Hoi Shan Cheung, Santa Cruz
I scrolled down and read all the product’s information then clicked the Buy Now button. Two days later, boxes stacked up at my doorway. This is not another story about a shopaholic, rather a story about reducing cardboard waste. With online shopping, every day seems like Christmas. But what happens after Christmas? The clean-up comes next, yet not many people know the consequences of it. The rise of online shopping applications like Amazon generates more cardboard waste than we can ever imagine. Within 625 tons of daily recyclables, there are over 100 tons of cardboard, according to an NBC news interview with Robert Reed, spokesperson for San Francisco’s recycling hauler, Recology. As the largest leading e-commerce retailer, Amazon launches the 2021 Frustration-Free Packaging Programs Incentive Expansion that encourages vendors to choose packaging that saves space and materials. Without consumers forming eco-conscious shopping habits, recycling centers face challenges to keep up with the demand. As a person who shops wisely online, I take on the responsibility of reusing and repurposing my shipping boxes. Instead of buying new gift boxes, I choose to reuse the ones I have.

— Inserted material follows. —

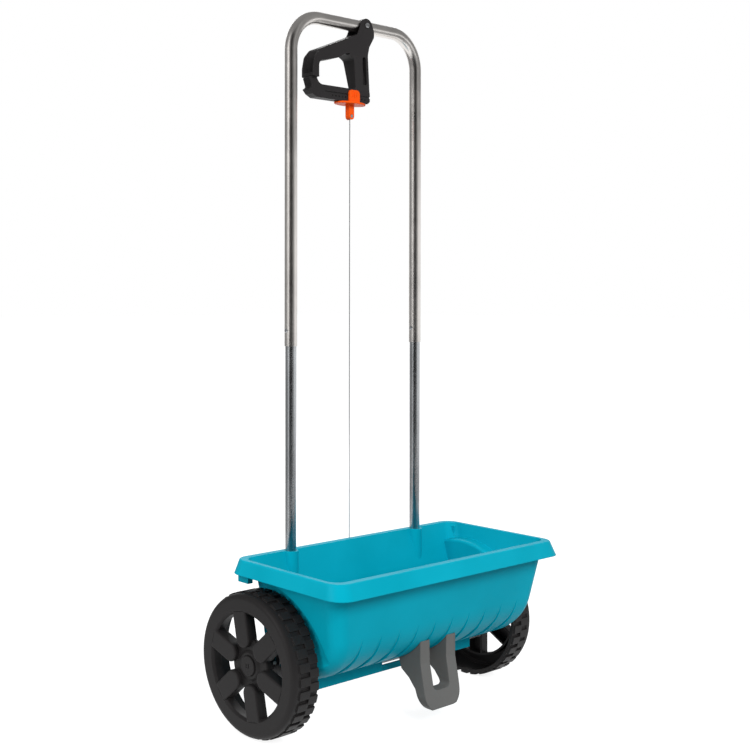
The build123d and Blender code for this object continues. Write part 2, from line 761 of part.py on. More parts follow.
def pivot_screw():
    """Screw that carries the lever, through both cheeks and the crossbar."""
    front = tube_y - lever_half_width - seat_gap
    rear = tube_y + lever_half_width + 5.0
    screw = disc_y(pivot_screw_radius, front, rear, pivot_x, crossbar_z)
    head = disc_y(screw_head_radius, front - 2.6, front, pivot_x, crossbar_z)
    head = fillet(head.edges().filter_by(GeomType.CIRCLE).sort_by(Axis.Y)[0], 1.2)
    head -= block(pivot_x - 2.4, pivot_x + 2.4, front - 3, front - 1.4, crossbar_z - 0.5, crossbar_z + 0.5)
    head -= block(pivot_x - 0.5, pivot_x + 0.5, front - 3, front - 1.4, crossbar_z - 2.4, crossbar_z + 2.4)
    return screw + head


def pivot_nut():
    """Lock nut behind the lever."""
    y0 = tube_y + lever_half_width + seat_gap
    start = Plane(origin=(pivot_x, y0, crossbar_z), x_dir=(1, 0, 0), z_dir=(0, 1, 0))
    return extrude(start * (RegularPolygon(4.6, 6) - Circle(pivot_screw_radius)), 4.0)


def dose_adjuster():
    """Orange slider: saddle round the bar, finger plate, and the eye for the wire nipple."""
    x = adjuster_x
    half = adjuster_tab_width / 2
    plate_top = bar_low_z - seat_gap
    plate_low = plate_top - adjuster_plate_wall
    plate = Pos(x, tube_y, plate_low) * Ellipse(adjuster_plate_length / 2, adjuster_plate_width / 2)
    body = extrude(plate, adjuster_plate_wall)
    body = fillet(body.edges(), 1.0)
    front_in = tube_y - core_half_width - seat_gap
    front_out = front_in - adjuster_tab_wall
    back_in = tube_y + core_half_width + seat_gap
    back_out = back_in + adjuster_tab_wall
    for y0, y1, top in ((front_out, front_in, bar_low_z + 18.2), (back_in, back_out, bar_low_z + 15.2)):
        tab = Pos(x, (plate_low + top) / 2) * Rectangle(adjuster_tab_width, top - plate_low)
        corners = tab.vertices().group_by(Axis.Y)[-1]
        tab = fillet(corners, 6.0)
        body += prism_y(tab, y0, y1)
    lip = groove_depth - seat_gap
    low = groove_low_z + seat_gap
    high = groove_low_z + groove_height - seat_gap
    body += block(x - half + 3, x + half - 3, front_in - 0.5, front_in + seat_gap + lip, low, high)
    body += block(x - half + 3, x + half - 3, back_in - seat_gap - lip, back_in + 0.5, low, high)
    for rib in (x - 4.0, x, x + 4.0):
        body += block(rib - 0.7, rib + 0.7, front_out - 0.9, front_out + 0.2, bar_low_z + 7.7, bar_low_z + 15.7)
    shank_low = nipple_z - adjuster_shank_width / 2
    shank_top = plate_low + 0.5
    shank = Pos(x, (nipple_z + shank_top) / 2) * Rectangle(adjuster_shank_width, shank_top - nipple_z)
    shank += Pos(x, nipple_z) * Circle(adjuster_shank_width / 2)
    y0 = tube_y - adjuster_shank_thickness / 2
    y1 = tube_y + adjuster_shank_thickness / 2
    body += prism_y(shank, y0, y1)
    body -= disc_y(nipple_radius + running_gap, y0 - 1, y1 + 1, x, nipple_z)
    gate = outline([
        (x - 1.2, nipple_z), (x - 5.5, shank_low - 2), (x + 5.5, shank_low - 2), (x + 1.2, nipple_z),
    ])
    body -= prism_y(gate, tube_y - 2.0, tube_y + 2.0)
    return body


def wire_nipple():
    """Cross nipple that turns in the adjuster's eye and carries the top of the wire."""
    half = nipple_length / 2
    body = disc_y(nipple_radius, tube_y - half, tube_y + half, adjuster_x, nipple_z)
    return body - wire_rod(wire_radius, 2.0)


def arm_x():
    """Middle of the shutter's arm, under the middle of the slider's travel."""
    return wire_low_x + (dose_travel_right - dose_travel_left) / 2


def pocket_half_x():
    """Half the pocket's width: the lower nipple follows the slider along X."""
    return (dose_travel_left + dose_travel_right) / 2 + end_nipple_radius + pocket_slack


def wire_ends():
    """Top and bottom points of the straight wire."""
    top = Vector(adjuster_x, tube_y, nipple_z)
    low = Vector(wire_low_x, wire_low_y, end_nipple_z())
    return top, low


def eye_z():
    """Height of the pocket's hinge at rest."""
    return axle_z - arm_reach * math.sin(math.radians(arm_rest_angle))


def eye_y():
    """Reach of the pocket's hinge at rest."""
    return arm_reach * math.cos(math.radians(arm_rest_angle))


def end_nipple_z():
    """Height of the lower nipple's axis at rest, under the pocket's roof."""
    return eye_z() + pocket_rise - nipple_slack - end_nipple_radius


def wire_rod(radius, longer):
    """Rod on the wire's line, longer at both ends by a given length."""
    top, low = wire_ends()
    along = (low - top).normalized()
    start = Plane(origin=top - along * longer, z_dir=along)
    return extrude(start * Circle(radius), (low - top).length + 2 * longer)


def pull_wire():
    """Straight steel wire with its lower cross nipple."""
    wire = wire_rod(wire_radius, 1.2)
    z = end_nipple_z()
    half = end_nipple_length / 2
    return wire + disc_y(end_nipple_radius, wire_low_y - half, wire_low_y + half, wire_low_x, z)


def wire_pocket():
    """Wide plastic stirrup at the end of the shutter's arm; the lower nipple hangs in it."""
    middle = arm_x()
    room = pocket_half_x()
    half_y = pocket_cavity_y / 2
    y = eye_y()
    roof = eye_z() + pocket_rise
    low = roof - pocket_cavity_z
    wide = room + pocket_wall
    deep = half_y + pocket_wall
    body = block(middle - wide, middle + wide, y - deep, y + deep, low, roof + pocket_wall)
    body = fillet(body.edges().filter_by(Axis.Z), 1.2)
    body -= block(middle - room, middle + room, y - half_y, y + half_y, low - 1, roof)
    slot = room - end_nipple_radius + wire_radius
    body -= block(middle - slot, middle + slot, y - 2.7, y + 2.0, roof - 1, roof + 4)
    for side in (-1, 1):
        inner = middle + side * (room + 0.2)
        outer = middle + side * (wide + seat_gap + ear_wall + 0.4)
        body += disc_x(2.6, inner, outer, y, eye_z())
    return body


def shutter():
    """Sheet shutter under the floor, hung on the bushes, with the arm for the wire."""
    top_z = floor_z - shutter_gap
    low_z = top_z - sheet
    inner = axle_z - top_z
    turn = math.radians(shutter_rear_turn)
    outer = inner + sheet
    edge_in = (inner * math.sin(turn), axle_z - inner * math.cos(turn))
    edge_out = (outer * math.sin(turn), axle_z - outer * math.cos(turn))
    profile = [
        Line((shutter_front_y, top_z), (0, top_z)),
        JernArc((0, top_z), (1, 0), inner, shutter_rear_turn),
        Line(edge_in, edge_out),
        JernArc((0, low_z), (1, 0), outer, shutter_rear_turn),
        Line((0, low_z), (shutter_front_y, low_z)),
        Line((shutter_front_y, low_z), (shutter_front_y, top_z)),
    ]
    body = prism_x(make_face(profile), -shutter_half_x, shutter_half_x)
    hem_z = top_z - shutter_hem_radius
    body += disc_x(shutter_hem_radius, -shutter_half_x, shutter_half_x, shutter_front_y, hem_z)
    cheek = outline([
        (shutter_front_y, top_z - 2 * shutter_hem_radius), (shutter_front_y, top_z),
        (-cheek_radius, axle_z - 6), (-cheek_radius + 3, axle_z + 6), (cheek_radius - 3, axle_z + 6),
        (edge_in[0] - 1, edge_in[1]), edge_out,
        (outer * 0.75, axle_z - outer * 0.66), (outer * 0.4, axle_z - outer * 0.915), (0, low_z),
    ])
    cheek += Pos(0, axle_z) * Circle(cheek_radius)
    for side in (-1, 1):
        x0 = side * shutter_half_x
        x1 = side * (shutter_half_x + sheet)
        plate = prism_x(cheek, min(x0, x1), max(x0, x1))
        body += plate
    for side in (-1, 1):
        body -= disc_x(bush_radius + running_gap, side * (shutter_half_x - 1), side * (shutter_half_x + 3))
    return body + shutter_arm(edge_out)


def shutter_arm(edge):
    """Folded arm from the shutter's rear edge to the wire pocket."""
    inner_half = pocket_half_x() + pocket_wall + seat_gap
    middle = arm_x()
    reach = eye_y()
    low = eye_z()
    root_y = edge[0] - 0.8
    ear = outline([
        (root_y, edge[1] - 13), (root_y, edge[1] + 0.5), (spring_y + 12, low + 9), (reach, low + 6.2),
        (reach + 5, low + 3.5), (reach + 5, low - 3.5), (reach, low - 6.2), (spring_y + 6, low - 4),
    ])
    body = None
    for side in (-1, 1):
        x0 = middle + side * inner_half
        x1 = x0 + side * ear_wall
        plate = prism_x(ear, min(x0, x1), max(x0, x1))
        plate -= disc_x(2.66, x0 - side, x1 + side, reach, low)
        body = plate if body is None else body + plate
    seat_z = low + 4.0
    seat_end = spring_y + spring_radius + 1.5
    seat = outline([(root_y, seat_z), (seat_end, seat_z), (seat_end, seat_z + sheet), (root_y, seat_z + sheet)])
    half = inner_half + ear_wall
    return body + prism_x(seat, middle - half, middle + half)


def return_spring():
    """Coil spring between the shelf and the arm that swings the shutter shut."""
    low = eye_z() + 4.0 + sheet + seat_gap + spring_wire_radius
    high = spring_top_z - seat_gap - spring_wire_radius
    coil = Helix(pitch=(high - low) / spring_turns, height=high - low, radius=spring_radius)
    start = Plane(origin=coil @ 0, z_dir=coil % 0)
    wire = sweep(start * Circle(spring_wire_radius), path=coil, is_frenet=True)
    return Pos(arm_x(), spring_y, low) * wire


def foot():
    """Stand under the front wall: two legs joined at the sole, with a hook behind."""
    tilt = math.tan(math.radians(12.5))
    toe = front_wall_y
    side_view = outline([
        (toe + 39.5, floor_z + 75), (toe + 12.0, floor_z + 75), (toe + 12.0, floor_z + 20),
        (toe + 3.7, floor_z - 23), (toe + 1.3, foot_low_z + 12), (toe, foot_low_z + 6.5 * tilt + 2),
        (toe + 2.5, foot_low_z + 4 * tilt), (toe + 12.0, foot_low_z - 5.5 * tilt), (toe + 14.0, foot_low_z + 4),
        (toe + 22.0, floor_z - 19), (toe + 34.0, floor_z - 5), (toe + 48.5, floor_z + 5),
        (toe + 52.5, floor_z + 17), (toe + 52.5, floor_z + 45),
    ])
    low = foot_low_z - 1.5
    top = floor_z + 67
    front = outline([
        (-foot_half_x, top), (foot_half_x, top), (foot_half_x, foot_low_z + 34), (foot_half_x - 1.5, low),
        (-foot_half_x + 1.5, low), (-foot_half_x, foot_low_z + 34),
    ])
    front = fillet(front.vertices().group_by(Axis.Y)[0], foot_round)
    slot_low = foot_low_z + 27.5
    slot = outline([
        (-foot_slot_half_x, top + 9), (foot_slot_half_x, top + 9), (foot_slot_half_x - 1.5, slot_low),
        (1.5 - foot_slot_half_x, slot_low),
    ])
    slot = fillet(slot.vertices().group_by(Axis.Y)[0], foot_slot_round)
    body = prism_x(side_view, -foot_half_x, foot_half_x) & prism_y(front, -200, 0)
    body -= prism_y(slot, -200, 0)
    body += foot_tongue()
    return body - tub_clearance()


def foot_tongue():
    """Strap behind the legs that follows the floor and hooks into the skirt's window."""
    root = front_wall_y + 43.5
    hook = skirt_y + skirt_wall - 1.0
    strap = outline([
        (root, floor_z + 5), (root + 6, floor_z + 15), (skirt_y - 12.5, floor_z + 4),
        (skirt_y - 0.4, floor_z + 0.2), (hook, floor_z + 0.2), (hook, floor_z - 2.6),
        (skirt_y - 0.4, floor_z - 2.6), (skirt_y - 14.5, floor_z - 0.5),
    ])
    body = prism_x(strap, 12.0, 26.0)
    bridge = outline([
        (root, floor_z + 5), (root + 6, floor_z + 7), (root + 8, floor_z + 17), (root, floor_z + 24),
    ])
    body += prism_x(bridge, -foot_slot_half_x - 1, foot_slot_half_x + 8)
    return body


def tub_clearance():
    """The tub's outer form, a little larger, for pieces that sit against it."""
    path = tub_wall_path(-0.15)
    closing = Line(path[-1] @ 1, path[0] @ 0)
    return prism_x(make_face(path + [closing]), -120, 120)


def export(name, shape):
    """Move one sub-part to the object's frame and write its file."""
    solids = shape if isinstance(shape, list) else [shape]
    moved = [Pos(0, axle_y_shift, 0) * solid for solid in solids]
    result = moved[0] if len(moved) == 1 else Compound(children=moved)
    export_step(result, f"parts/{name}.step")


def main():
    os.makedirs("parts", exist_ok=True)
    export("hopper", hopper())
    for side, label in ((-1, "left"), (1, "right")):
        export(f"wheel_{label}", wheel(side))
        export(f"hub_cap_{label}", hub_cap(side))
        export(f"axle_bush_{label}", axle_bush(side))
        export(f"lower_tube_{label}", lower_tube(side))
        export(f"spring_button_{label}", spring_button(side))
    export("axle", axle())
    export("drive_pin", drive_pin())
    export("axle_locks", axle_locks())
    export("axle_washers", axle_washers())
    export("agitator", agitator())
    export("handle_bow", handle_bow())
    export("socket_screws", socket_screws())
    export("squeeze_lever", lever())
    export("pivot_screw", pivot_screw())
    export("pivot_nut", pivot_nut())
    export("dose_adjuster", dose_adjuster())
    export("wire_nipple", wire_nipple())
    export("pull_wire", pull_wire())
    export("wire_pocket", wire_pocket())
    export("shutter", shutter())
    export("return_spring", return_spring())
    export("foot", foot())


main()
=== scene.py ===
import math

import bpy
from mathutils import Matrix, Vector

# Drop spreader for lawns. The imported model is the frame, and this script adds the
# camera, the studio and the finishes. Metres, X along the axle, +Z up.

MM = 0.001

# Camera

AXLE_Y = 34.0 * MM
CAMERA_PLACE = (-1.3138, -1.2480 + AXLE_Y, 0.6217)
CAMERA_TILT = 90 - 0.53
CAMERA_TURN = -37.96
CAMERA_LENS = 55.906
CAMERA_SHIFT = (0.2333, -0.0893)

# Studio

WORLD_COLOUR = (0.97, 0.98, 1.0, 1)
WORLD_LIGHT = 0.4
FLOOR_SIZE = 60
FLOOR_DROP = -0.3 * MM
FLOOR_TONE = 0.4
FLOOR_LIFT = 0.87

# name, place, aim, (width, height), power in watts, shown in glossy finishes
LAMPS = [
    ("key", (-1.3, -3.0, 2.5), (0, 0, 0.4), (1.5, 1.5), 104, False),
    ("side", (-2.8, 0.2, 1.5), (0, 0, 0.4), (1.2, 1.8), 30, True),
    ("rear", (1.8, 2.2, 2.4), (0, 0, 0.5), (1.6, 1.6), 34, True),
]

# Boards stand round the spreader, at an angle in degrees to the left of the camera.
TO_CAMERA = Vector((-0.615, -0.788, 0))
TO_CAMERA_LEFT = Vector((-0.788, 0.615, 0))
BOARD_RANGE = 1.15

# name, angle, width, tone, lowest and highest edge
UPRIGHT_BOARDS = [
    ("dark_board_front", 14.5, 1.46, 0.02, 0.0, 2.2),
    ("grey_board_right", -27, 0.36, 0.14, 0.0, 2.2),
    ("pale_board_right", -46, 0.41, 0.42, 0.0, 2.2),
    ("grey_board_high", -93, 1.74, 0.28, 1.0, 2.3),
    ("pale_board_left", 54, 0.3, 0.7, 0.0, 2.2),
    ("grey_board_left", 105, 2.3, 0.28, 0.0, 2.2),
]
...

Instead of buying a cat scratching board from a pet store, I cut the big-size cardboards into long and wide stripes, assembled them into a round scratching board with glue. Recycling bins are not magical portals that make recyclable items disappear in the air. To create a sustainable recycling system, reducing the use of new shipping boxes, and lowering the consumption of products that are packaged with non-biodegradable packing materials are necessary.
Photo: Cheeto with cat scratcher made of recycled cardboard.